E-commerce growth has reshaped how the brand reaches customers outside of its 280 physical store locations. The shift required careful management: luxury brands face a genuine tension between the accessibility that e-commerce creates and the exclusivity that luxury positioning requires. The Herrera brand has managed this without significant discounting or brand dilution.
Geographic Expansion
The brand’s current growth focus includes Asia-Pacific markets, responding to the eastward shift in luxury spending, particularly among younger consumers in China, South Korea, and Southeast Asia. Traffic analytics suggest this regional push is already producing results. This matters for the long-term financial picture because North American and European luxury markets are mature — meaningful growth will increasingly come from newer wealth concentrations elsewhere.
Conclusion
Carolina Herrera’s $130 million net worth is the product of specific decisions made over four decades: starting at 42 when most designers have already peaked, positioning the brand in a tier accessible enough to scale but exclusive enough to hold value, bringing in Puig’s infrastructure at the right moment, negotiating intellectual property terms that kept income flowing after the acquisition, and building a brand identity strong enough to survive a creative director transition.

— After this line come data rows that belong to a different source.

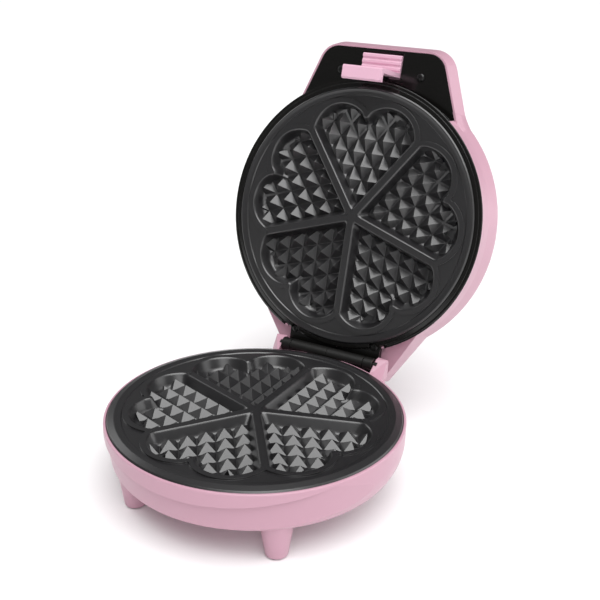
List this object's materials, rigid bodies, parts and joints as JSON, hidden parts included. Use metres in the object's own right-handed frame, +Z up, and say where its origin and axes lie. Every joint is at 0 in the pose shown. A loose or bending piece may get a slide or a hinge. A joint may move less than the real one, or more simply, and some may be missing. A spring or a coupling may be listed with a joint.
{
  "type": "waffle maker",
  "caption": "Round waffle maker with its lid open: pink shell, two dark plates of five hearts each, a handle with a spring latch, and a rear hinge.",
  "frame": {"origin": "on the table, under the middle of the round base", "axes": "+Z up; -Y towards the handle at the front; the hinge lies along X at +Y"},
  "size_m": [0.2048, 0.2981, 0.27],
  "materials": {
    "pink_plastic": "satin gloss",
    "black_plastic": "gloss",
    "coating": "non-stick coating, satin",
    "aluminium": "bare",
    "steel": "bare",
    "rubber": "matt",
    "ceramic": "matt",
    "red_lens": "clear",
    "green_lens": "clear"
  },
  "bodies": {
    "base": {"base_shell": "pink_plastic", "bottom_cover": "pink_plastic", "cover_screws": "steel", "foot_pads": "rubber", "lower_plate": "coating", "lower_plate_screws": "steel", "lower_element": "steel", "lower_clamp_bar": "steel", "lower_reflector": "steel", "lower_clamp_screw": "steel", "thermostat": "ceramic", "thermal_fuse": "steel", "fuse_strap": "steel", "terminal_block": "ceramic", "cord_gland": "rubber", "cord_clamp": "ceramic", "cord_clamp_screws": "steel", "base_hinge": "black_plastic", "base_hinge_screws": "steel", "hinge_pin": "steel"},
    "lid": {"lid_shell": "pink_plastic", "lid_liner": "black_plastic", "liner_screws": "steel", "lid_hinge": "black_plastic", "lid_hinge_screws": "steel", "upper_plate": "coating", "upper_plate_screws": "steel", "upper_element": "steel", "upper_clamp_bar": "steel", "upper_reflector": "aluminium", "upper_clamp_screw": "steel", "lamp_holder": "ceramic", "power_lens": "red_lens", "ready_lens": "green_lens", "latch_pin": "steel", "latch_spring": "steel"},
    "latch": {"latch": "pink_plastic"}
  },
  "joints": [
    {"name": "lid_hinge_joint", "type": "hinge", "parent": "base", "child": "lid", "pos_m": [0, 0.1033, 0.0549], "axis": [1, 0, 0], "range_deg": [0, 105.2]},
    {"name": "latch_pivot", "type": "hinge", "parent": "lid", "child": "latch", "pos_m": [0, 0.18118, 0.25001], "axis": [-1, 0, 0], "range_deg": [0, 9], "stiffness_Nm_per_rad": 0.15, "springref_deg": -20.05}
  ]
}
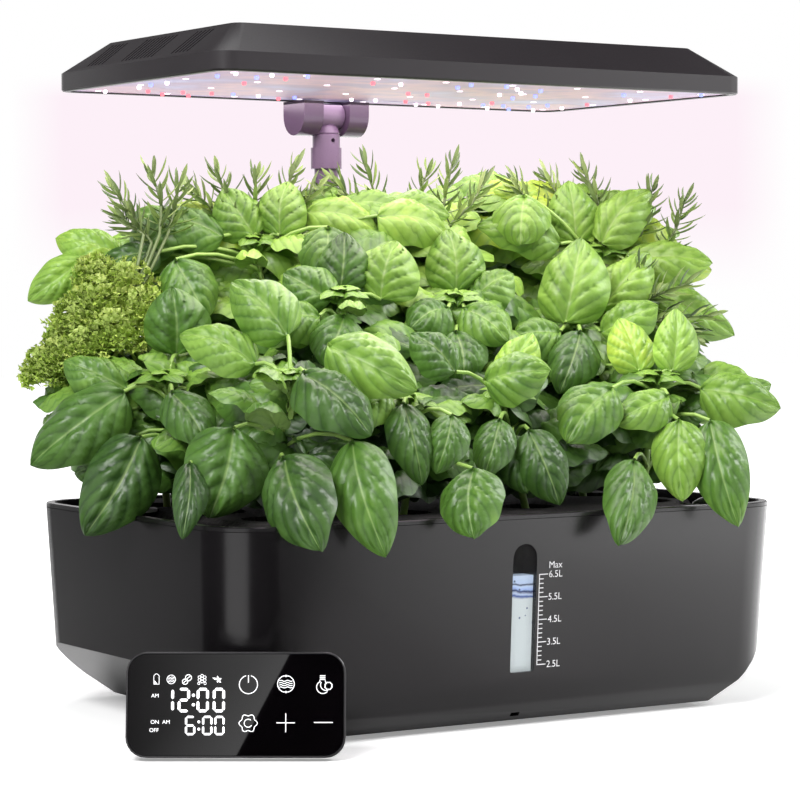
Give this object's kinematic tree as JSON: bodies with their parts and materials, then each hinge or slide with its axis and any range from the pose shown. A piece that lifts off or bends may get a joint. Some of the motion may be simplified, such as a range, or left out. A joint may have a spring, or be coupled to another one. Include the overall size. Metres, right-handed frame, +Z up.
{
  "type": "countertop hydroponic garden",
  "caption": "Indoor herb garden: chamfered water tank with planting deck, level window, hinged fill lid, telescopic mast, tilting LED hood and free-standing touch panel.",
  "frame": {"origin": "centre of the tank's flat underside; the rubber feet reach 3 mm below it", "axes": "+X along the front to the right, -Y to the front, +Z up"},
  "size_m": [0.4617, 0.2919, 0.3948],
  "materials": {
    "tank": "moulded, light satin",
    "deck": "moulded, glossy",
    "window_pane": "clear, polished",
    "water": "still liquid surface",
    "growing_medium": "loose, damp",
    "steel": "bright drawn pin",
    "port_cap": "satin white",
    "mast_tube": "anodised dark grey",
    "hinge_plastic": "moulded, satin",
    "hood": "moulded, fine grain",
    "led_board": "white solder resist",
    "driver": "moulded case",
    "pump": "moulded, matt black",
    "impeller": "moulded white",
    "riser": "clear soft tube",
    "panel_glass": "polished black cover",
    "circuit": "green solder resist",
    "rubber": "matt pad",
    "basket": "moulded",
    "basil": "living leaf, light sheen",
    "parsley": "living leaf, curled",
    "rosemary": "living leaf, needle-like"
  },
  "bodies": {
    "garden": {"tank": "tank", "deck": "deck", "window_pane": "window_pane", "gauge_water": "water", "growing_medium": "growing_medium", "lid_pin": "steel", "port_cap": "port_cap", "mast_socket": "deck", "mast_lower_tube": "mast_tube", "mast_lower_gland": "hinge_plastic", "pump_housing": "pump", "pump_strainer": "pump", "riser_tube": "riser", "power_inlet": "pump", "panel_frame": "deck", "panel_glass": "panel_glass", "panel_circuit": "circuit", "foot_1": "rubber", "foot_2": "rubber", "foot_3": "rubber", "foot_4": "rubber", "basket_1_1": "basket", "basket_1_2": "basket", "basket_1_3": "basket", "basket_1_4": "basket", "basket_2_1": "basket", "basket_2_2": "basket", "basket_2_3": "basket", "basket_2_4": "basket", "basket_3_1": "basket", "basket_3_2": "basket", "basket_3_3": "basket", "basket_3_4": "basket", "plant_1_1_basil": "basil", "plant_1_2_basil": "basil", "plant_1_3_basil": "basil", "plant_1_4_basil": "basil", "plant_2_1_basil": "basil", "plant_2_2_basil": "basil", "plant_2_3_basil": "basil", "plant_2_4_basil": "basil", "plant_3_1_parsley": "parsley", "plant_3_2_basil": "basil", "plant_3_3_rosemary": "rosemary", "plant_3_4_basil": "basil"},
    "fill_lid": {"fill_lid": "deck"},
    "mast_middle": {"mast_middle_tube": "mast_tube", "mast_middle_gland": "hinge_plastic"},
    "mast_upper": {"mast_upper_tube": "mast_tube", "mast_head": "hinge_plastic"},
    "lamp": {"hood_shell": "hood", "led_board": "led_board", "led_driver": "driver", "hinge_cheek_left": "hinge_plastic", "hinge_cheek_right": "hinge_plastic", "hinge_pin": "steel"},
    "impeller": {"pump_impeller": "impeller"},
    "stand": {"panel_stand": "deck"}
  },
  "joints": [
    {"name": "fill_lid_hinge", "type": "hinge", "parent": "garden", "child": "fill_lid", "pos_m": [0.1379, -0.0985, 0.115], "axis": [0, -1, 0], "range_deg": [0, 100]},
    {"name": "mast_middle_slide", "type": "slide", "parent": "garden", "child": "mast_middle", "axis": [0, 0, 1], "range_m": [-0.01, 0.06]},
    {"name": "mast_upper_slide", "type": "slide", "parent": "mast_middle", "child": "mast_upper", "axis": [0, 0, 1], "range_m": [0, 0.06]},
    {"name": "lamp_tilt", "type": "hinge", "parent": "mast_upper", "child": "lamp", "pos_m": [0, 0.0962, 0.3547], "axis": [-1, 0, 0], "range_deg": [0, 75]},
    {"name": "impeller_spin", "type": "hinge", "parent": "garden", "child": "impeller", "pos_m": [0.086, 0.0165, 0.0208], "axis": [0, 1, 0], "continuous": true},
    {"name": "panel_stand_fold", "type": "hinge", "parent": "garden", "child": "stand", "pos_m": [-0.18398, -0.11969, 0.03626], "axis": [-0.8453, 0.5344, 0], "range_deg": [0, 33]}
  ]
}
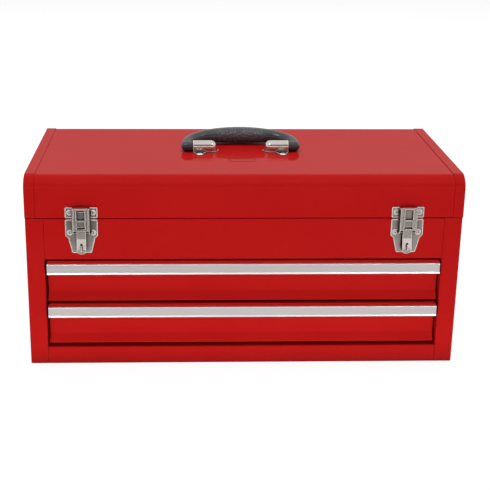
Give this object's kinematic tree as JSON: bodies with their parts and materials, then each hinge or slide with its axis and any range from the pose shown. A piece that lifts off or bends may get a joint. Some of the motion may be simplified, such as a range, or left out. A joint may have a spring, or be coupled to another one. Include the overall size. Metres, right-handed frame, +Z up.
{
  "type": "portable tool box with drawers",
  "caption": "Portable steel tool box with a hinged lid over an upper compartment, ball-bearing drawers below, draw latches and a folding carry handle.",
  "frame": {"origin": "middle of the flat underside of the case", "axes": "+X to the right along the width, -Y to the front with the drawers and latches, +Z up"},
  "size_m": [0.52, 0.2357, 0.2615],
  "materials": {
    "red_paint": "gloss enamel",
    "latch_nickel": "bright nickel plate on pressed steel",
    "slide_zinc": "zinc plated",
    "pull_aluminium": "satin anodised",
    "bearing_steel": "polished",
    "grip_plastic": "moulded, fine grain"
  },
  "bodies": {
    "case": {"side_left": "red_paint", "side_right": "red_paint", "back_panel": "red_paint", "bottom_panel": "red_paint", "front_top_panel": "red_paint", "front_bottom_rail": "red_paint", "compartment_floor": "red_paint", "runner_panel_left": "red_paint", "runner_panel_right": "red_paint", "upper_outer_rail_left": "slide_zinc", "upper_outer_rail_right": "slide_zinc", "lower_outer_rail_left": "slide_zinc", "lower_outer_rail_right": "slide_zinc", "hinge_case_leaf": "red_paint", "hinge_pin": "slide_zinc", "latch_base_left": "latch_nickel", "latch_base_right": "latch_nickel", "latch_base_rivets": "latch_nickel", "lever_pin_left": "slide_zinc", "lever_pin_right": "slide_zinc"},
    "lid": {"lid_sheet": "red_paint", "lid_end_left": "red_paint", "lid_end_right": "red_paint", "lid_stiffener": "red_paint", "hinge_lid_leaf": "red_paint", "latch_keeper_left": "latch_nickel", "latch_keeper_right": "latch_nickel", "latch_keeper_rivets": "latch_nickel", "handle_bracket_left": "latch_nickel", "handle_bracket_right": "latch_nickel", "handle_rivets": "latch_nickel"},
    "handle": {"handle_grip": "grip_plastic"},
    "lever_left": {"latch_lever_left": "latch_nickel", "claw_pin_left": "slide_zinc"},
    "claw_left": {"latch_claw_left": "latch_nickel"},
    "lever_right": {"latch_lever_right": "latch_nickel", "claw_pin_right": "slide_zinc"},
    "claw_right": {"latch_claw_right": "latch_nickel"},
    "upper_drawer": {"upper_drawer_tray": "red_paint", "upper_drawer_front": "red_paint", "upper_drawer_pull": "pull_aluminium", "upper_inner_rail_left": "slide_zinc", "upper_inner_rail_right": "slide_zinc"},
    "upper_ball_cages": {"upper_ball_cage_left": "slide_zinc", "upper_ball_cage_right": "slide_zinc", "upper_balls_left": "bearing_steel", "upper_balls_right": "bearing_steel"},
    "lower_drawer": {"lower_drawer_tray": "red_paint", "lower_drawer_front": "red_paint", "lower_drawer_pull": "pull_aluminium", "lower_inner_rail_left": "slide_zinc", "lower_inner_rail_right": "slide_zinc"},
    "lower_ball_cages": {"lower_ball_cage_left": "slide_zinc", "lower_ball_cage_right": "slide_zinc", "lower_balls_left": "bearing_steel", "lower_balls_right": "bearing_steel"}
  },
  "joints": [
    {"name": "lid_hinge", "type": "hinge", "parent": "case", "child": "lid", "pos_m": [0, 0.1125, 0.1895], "axis": [-1, 0, 0], "range_deg": [0, 100]},
    {"name": "handle_fold", "type": "hinge", "parent": "lid", "child": "handle", "pos_m": [0, 0, 0.2466], "axis": [1, 0, 0], "range_deg": [0, 166]},
    {"name": "lever_left_swing", "type": "hinge", "parent": "case", "child": "lever_left", "pos_m": [-0.1933, -0.1146, 0.1825], "axis": [-1, 0, 0], "range_deg": [0, 90]},
    {"name": "claw_left_swing", "type": "hinge", "parent": "lever_left", "child": "claw_left", "pos_m": [-0.1933, -0.1132, 0.1725], "axis": [-1, 0, 0], "range_deg": [-90, 0]},
    {"name": "lever_right_swing", "type": "hinge", "parent": "case", "child": "lever_right", "pos_m": [0.1933, -0.1146, 0.1825], "axis": [-1, 0, 0], "range_deg": [0, 90]},
    {"name": "claw_right_swing", "type": "hinge", "parent": "lever_right", "child": "claw_right", "pos_m": [0.1933, -0.1132, 0.1725], "axis": [-1, 0, 0], "range_deg": [-90, 0]},
    {"name": "upper_drawer_slide", "type": "slide", "parent": "case", "child": "upper_drawer", "axis": [0, -1, 0], "range_m": [0, 0.135]},
    {"name": "upper_cage_slide", "type": "slide", "parent": "case", "child": "upper_ball_cages", "axis": [0, -1, 0], "range_m": [0, 0.0675]},
    {"name": "lower_drawer_slide", "type": "slide", "parent": "case", "child": "lower_drawer", "axis": [0, -1, 0], "range_m": [0, 0.135]},
    {"name": "lower_cage_slide", "type": "slide", "parent": "case", "child": "lower_ball_cages", "axis": [0, -1, 0], "range_m": [0, 0.0675]}
  ],
  "couplings": [
    {"joint": "claw_left_swing", "follows": "lever_left_swing", "ratio": -1},
    {"joint": "claw_right_swing", "follows": "lever_right_swing", "ratio": -1},
    {"joint": "upper_cage_slide", "follows": "upper_drawer_slide", "ratio": 0.5},
    {"joint": "lower_cage_slide", "follows": "lower_drawer_slide", "ratio": 0.5}
  ]
}
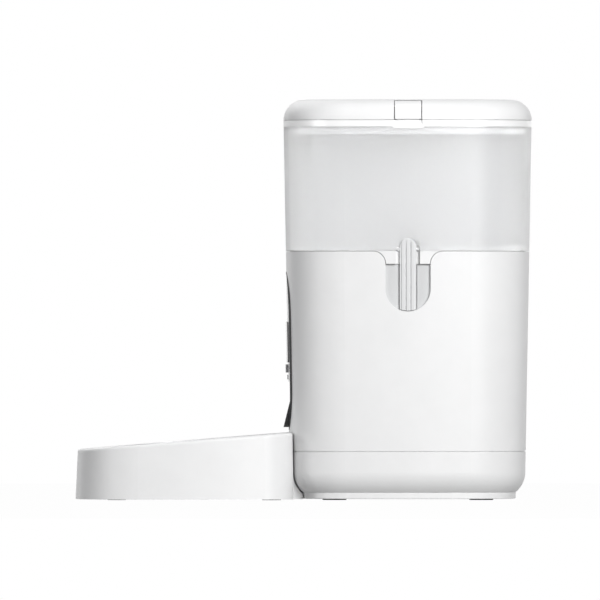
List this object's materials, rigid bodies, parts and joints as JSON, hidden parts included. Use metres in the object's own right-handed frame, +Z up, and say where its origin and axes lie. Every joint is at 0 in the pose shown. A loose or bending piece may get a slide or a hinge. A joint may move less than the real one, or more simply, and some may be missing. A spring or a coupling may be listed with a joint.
{
  "type": "smart pet feeder",
  "caption": "Countertop automatic dry-food pet feeder with a lidded clear hopper, rotor dispenser, chute and a pull-out stand that holds a drop-in bowl.",
  "frame": {"origin": "on the floor under the middle of the whole feeder, tower and bowl stand together", "axes": "+Z up; -Y towards the front, where the bowl is; +Y towards the tower's back; +X to the feeder's right-hand side as the picture shows it"},
  "size_m": [0.172, 0.3426, 0.3],
  "materials": {
    "white_shell": "fine satin moulded white plastic",
    "white_gloss": "smooth semi-gloss white plastic",
    "tank_clear": "translucent, faintly frosted clear plastic",
    "liner_white": "matt white plastic",
    "inner_grey": "matt mid-grey moulded plastic",
    "dark_plastic": "satin near-black plastic",
    "window_grey": "smoked glossy window",
    "light_white": "translucent white lens",
    "foot_rubber": "dark grey rubber",
    "seal_rubber": "translucent white silicone rubber",
    "gear_white": "natural off-white acetal",
    "bearing_brass": "sintered bronze bush",
    "motor_steel": "nickel plated steel",
    "screw_steel": "zinc plated steel",
    "board_green": "green solder mask",
    "module_metal": "tinned shield can",
    "module_black": "black moulded part",
    "bowl_steel": "satin stainless steel"
  },
  "bodies": {
    "tower": {"base_plate": "white_shell", "foot_1": "foot_rubber", "foot_2": "foot_rubber", "foot_3": "foot_rubber", "foot_4": "foot_rubber", "base_screws": "screw_steel", "base_tray": "white_shell", "battery_box": "inner_grey", "battery_contacts": "motor_steel", "battery_cover": "white_shell", "battery_screws": "screw_steel", "power_socket": "dark_plastic", "tower_shell": "white_shell", "main_board": "board_green", "radio_module": "module_metal", "board_screws": "screw_steel", "deck": "inner_grey", "deck_screws": "screw_steel", "drive_bearing": "bearing_brass", "gearbox_cover": "inner_grey", "gearbox_screws": "screw_steel", "gear_motor": "motor_steel", "chute": "dark_plastic", "front_frame": "dark_plastic", "front_cover": "white_gloss", "display_window": "window_grey", "status_light": "light_white", "control_board": "board_green", "display_module": "module_black", "feed_switch": "module_black"},
    "tank": {"tank": "tank_clear", "tank_base": "white_shell", "tank_collar": "white_gloss", "drum_floor": "inner_grey", "flow_guard": "tank_clear"},
    "lid": {"lid": "white_gloss", "lid_liner": "liner_white", "lid_gasket": "seal_rubber", "lid_screws": "screw_steel", "desiccant_box": "liner_white", "latch_pin_left": "motor_steel", "latch_pin_right": "motor_steel"},
    "latch_right": {"latch_right": "white_gloss"},
    "latch_left": {"latch_left": "white_gloss"},
    "tongue_right": {"tongue_right": "tank_clear"},
    "tongue_left": {"tongue_left": "tank_clear"},
    "desiccant_cap": {"desiccant_cap": "liner_white"},
    "rotor": {"rotor": "inner_grey", "stirrer": "seal_rubber"},
    "drive": {"drive_gear": "gear_white", "drive_spigot": "gear_white"},
    "pinion": {"motor_pinion": "gear_white"},
    "feed_button": {"feed_button": "liner_white"},
    "bowl_holder": {"bowl_holder": "white_shell", "holder_pad_1": "foot_rubber", "holder_pad_2": "foot_rubber", "holder_pad_3": "foot_rubber", "holder_pad_4": "foot_rubber"},
    "bowl": {"bowl": "bowl_steel"}
  },
  "joints": [
    {"name": "tank_lift", "type": "slide", "parent": "tower", "child": "tank", "axis": [0, 0, 1], "range_m": [0, 0.12]},
    {"name": "lid_lift", "type": "slide", "parent": "tank", "child": "lid", "axis": [0, 0, 1], "range_m": [0, 0.08]},
    {"name": "latch_right_hinge", "type": "hinge", "parent": "lid", "child": "latch_right", "pos_m": [0.07593, 0.0781, 0.29427], "axis": [0, -1, 0], "range_deg": [0, 55], "stiffness_Nm_per_rad": 0.02, "springref_deg": -5.73},
    {"name": "latch_left_hinge", "type": "hinge", "parent": "lid", "child": "latch_left", "pos_m": [-0.07593, 0.0781, 0.29427], "axis": [0, 1, 0], "range_deg": [0, 55], "stiffness_Nm_per_rad": 0.02, "springref_deg": -5.73},
    {"name": "tongue_right_press", "type": "hinge", "parent": "tank", "child": "tongue_right", "pos_m": [0.08206, 0.0781, 0.1877], "axis": [0, 1, 0], "range_deg": [0, 2.5], "stiffness_Nm_per_rad": 1, "springref_deg": -1.15},
    {"name": "tongue_left_press", "type": "hinge", "parent": "tank", "child": "tongue_left", "pos_m": [-0.08206, 0.0781, 0.1877], "axis": [0, -1, 0], "range_deg": [0, 2.5], "stiffness_Nm_per_rad": 1, "springref_deg": -1.15},
    {"name": "desiccant_cap_twist", "type": "hinge", "parent": "lid", "child": "desiccant_cap", "pos_m": [0, 0.0781, 0.268], "axis": [0, 0, 1], "range_deg": [0, 30]},
    {"name": "rotor_spin", "type": "hinge", "parent": "tank", "child": "rotor", "pos_m": [0, 0.0781, 0.12], "axis": [0, 0, 1], "continuous": true},
    {"name": "drive_spin", "type": "hinge", "parent": "tower", "child": "drive", "pos_m": [0, 0.0781, 0.1], "axis": [0, 0, 1], "continuous": true},
    {"name": "pinion_spin", "type": "hinge", "parent": "tower", "child": "pinion", "pos_m": [0, 0.1101, 0.1], "axis": [0, 0, 1], "continuous": true},
    {"name": "feed_button_press", "type": "slide", "parent": "tower", "child": "feed_button", "axis": [0, 1, 0], "range_m": [0, 0.0008], "stiffness_N_per_m": 600, "springref_m": -0.0005},
    {"name": "bowl_holder_slide", "type": "slide", "parent": "tower", "child": "bowl_holder", "axis": [0, -1, 0], "range_m": [0, 0.06]},
    {"name": "bowl_lift", "type": "slide", "parent": "bowl_holder", "child": "bowl", "axis": [0, -0.079, 0.9969], "range_m": [0, 0.05]}
  ],
  "couplings": [
    {"joint": "drive_spin", "follows": "rotor_spin", "ratio": 1},
    {"joint": "pinion_spin", "follows": "rotor_spin", "ratio": -3}
  ]
}
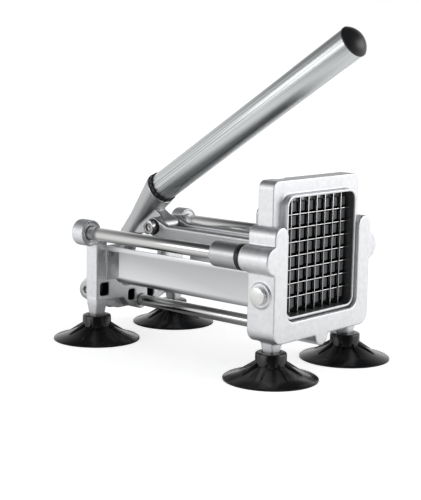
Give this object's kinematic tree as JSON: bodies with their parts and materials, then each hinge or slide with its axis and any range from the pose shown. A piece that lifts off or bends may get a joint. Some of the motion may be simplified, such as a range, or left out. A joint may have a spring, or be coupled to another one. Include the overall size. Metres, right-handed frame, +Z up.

The business she created is now run by someone else. The collections come out twice a year under a different designer’s creative lead. Yet the brand still commands premium prices, still attracts influential clients, and still generates over a billion dollars a year in revenue. That is a harder achievement than the original launch — and it is the real measure of what Carolina Herrera built.
For anyone studying how creative talent translates into lasting financial independence, her career is one of the more instructive examples in modern fashion.